* **REQUIREMENTS**: Quote the listing below word for word, stopping after the line that contains "# front view, so".

## BEGIN INFORMATION SHOWN

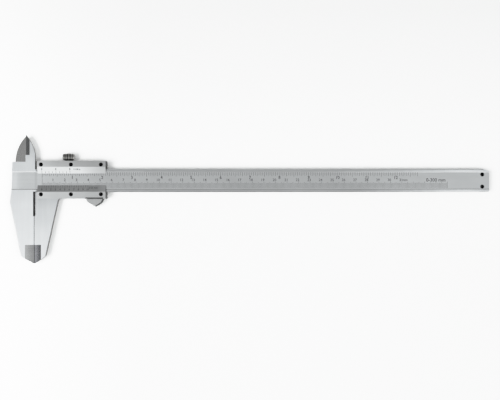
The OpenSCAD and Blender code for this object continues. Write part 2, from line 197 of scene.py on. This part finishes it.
# The (mm, gain) stops mimic how the room's reflections change along each face. They are tuned for the
# front view, so they hold less well from other sides.

COOL = (0.98, 1.0, 1.015)
BLUE = (0.985, 1.0, 1.05)
JAW = steel("satin_jaw_steel", 0.85, 0.35, "y", grain_gain=0.04, tint=COOL, along={"Y": (
    (-50, 0.99), (-36, 0.975), (-31, 0.947), (-25, 0.896), (-15, 0.865), (-10, 0.82), (-6, 0.80))})
BEAM_FRONT = steel("beam_front_steel", 0.85, 0.35, "y", grain_gain=0.04, tint=COOL, along={
    "X": ((0.9, 1.0), (1.5, 0.45), (3.0, 0.45), (3.6, 0.62), (66, 0.58), (140, 0.54), (235, 0.54),
          (276, 0.53), (300, 0.60), (324, 0.68), (349, 0.80), (372, 0.95), (390, 0.80)),
    "Y": ((-50, 1.05), (-26, 1.03), (-16, 1.02), (-11, 1.04), (-5, 1.02), (0, 1.0), (26, 1.0), (35, 0.90))})
BAND = steel("scale_band_steel", 0.62, 0.35, "x", grain_gain=0.03, tint=(0.98, 0.998, 1.008), along={"X": (
    (-20, 1.35), (-15, 1.33), (-13.5, 1.20), (-10, 1.15), (0.8, 1.12), (1.4, 0.98), (2.4, 0.98),
    (3.0, 1.12), (66, 0.93), (140, 0.90), (235, 0.83), (276, 0.87), (324, 0.91), (372, 0.94))})
UPPER_EDGE = steel("upper_edge_steel", 0.30, 0.30, "x", grain_gain=0.05, along={"X": (
    (-20, 1.0), (60, 1.5), (230, 1.6), (269, 1.3), (317, 0.9), (372, 0.6))})
LOWER_EDGE = steel("lower_edge_steel", 0.85, 0.35, "x", grain_gain=0.05, along={"X": (
    (-20, 0.50), (60, 0.38), (140, 0.27), (235, 0.27), (317, 0.50), (372, 0.90), (390, 0.70))})
STEP_DARK = steel("lower_step_steel", 0.12, 0.35, "x", grain_gain=0.05, along={"X": (
    (-20, 1.0), (2, 1.0), (4, 3.0), (230, 3.0), (269, 2.2), (317, 1.2), (343, 1.0))})
STEP_BRIGHT = steel("upper_step_steel", 0.90, 0.40, "x", grain_gain=0.05, metallic=0.75, along={"X": (
    (-20, 1.0), (2, 1.0), (4, 0.75), (66, 0.70), (140, 0.46), (235, 0.48), (269, 0.74), (317, 0.84),
    (343, 1.0))})
FIXED_BLADE = steel("fixed_blade_steel", 0.355, 0.24, "x", grain_gain=0.06, along={"X": (
    (-8, 1.40), (0, 0.76))})
MOVING_BLADE = steel("moving_blade_steel", 0.34, 0.24, "x", grain_gain=0.06, tint=BLUE, along={"X": (
    (-7, 1.0), (0, 0.95), (6, 0.85))})
MOVING_FIN = steel("moving_fin_steel", 0.34, 0.24, "y", grain_gain=0.06, tint=(1.0, 0.995, 0.985))
FIN_BEVEL = steel("ground_bevel_steel", 0.27, 0.22, "y", grain_gain=0.06)
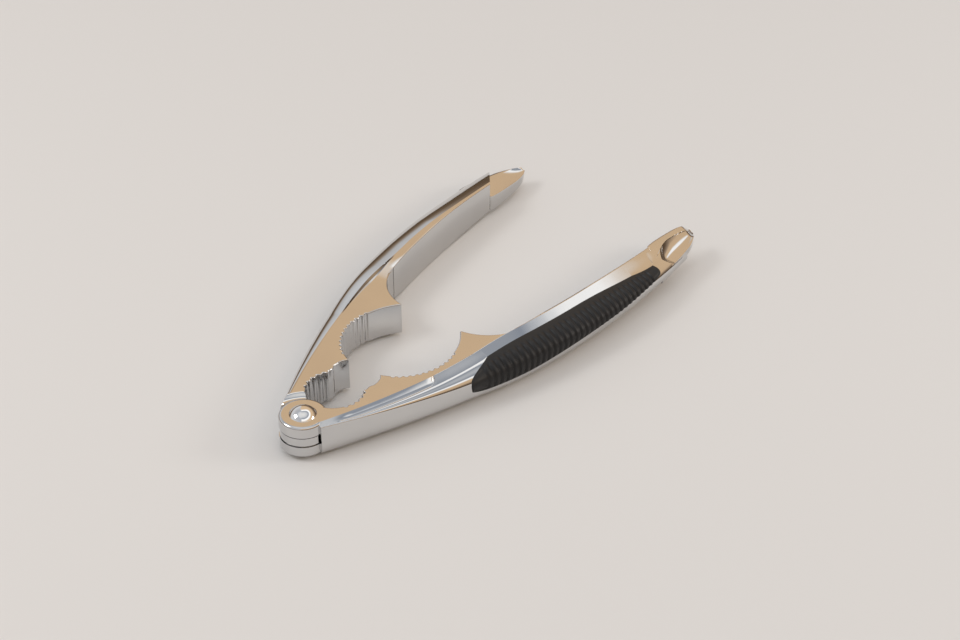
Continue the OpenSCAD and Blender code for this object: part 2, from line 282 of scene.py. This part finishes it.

## END INFORMATION SHOWN

* **EXERCISE RESULT**:
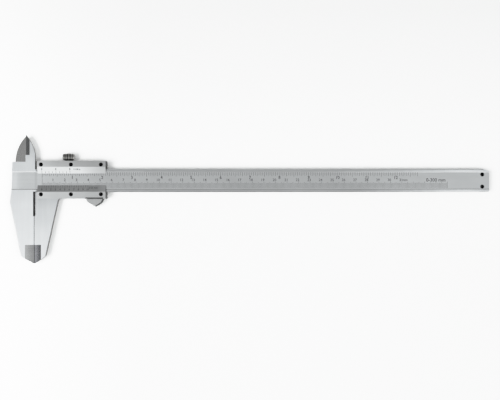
The OpenSCAD and Blender code for this object continues. Write part 2, from line 197 of scene.py on. This part finishes it.
# The (mm, gain) stops mimic how the room's reflections change along each face. They are tuned for the
# front view, so they hold less well from other sides.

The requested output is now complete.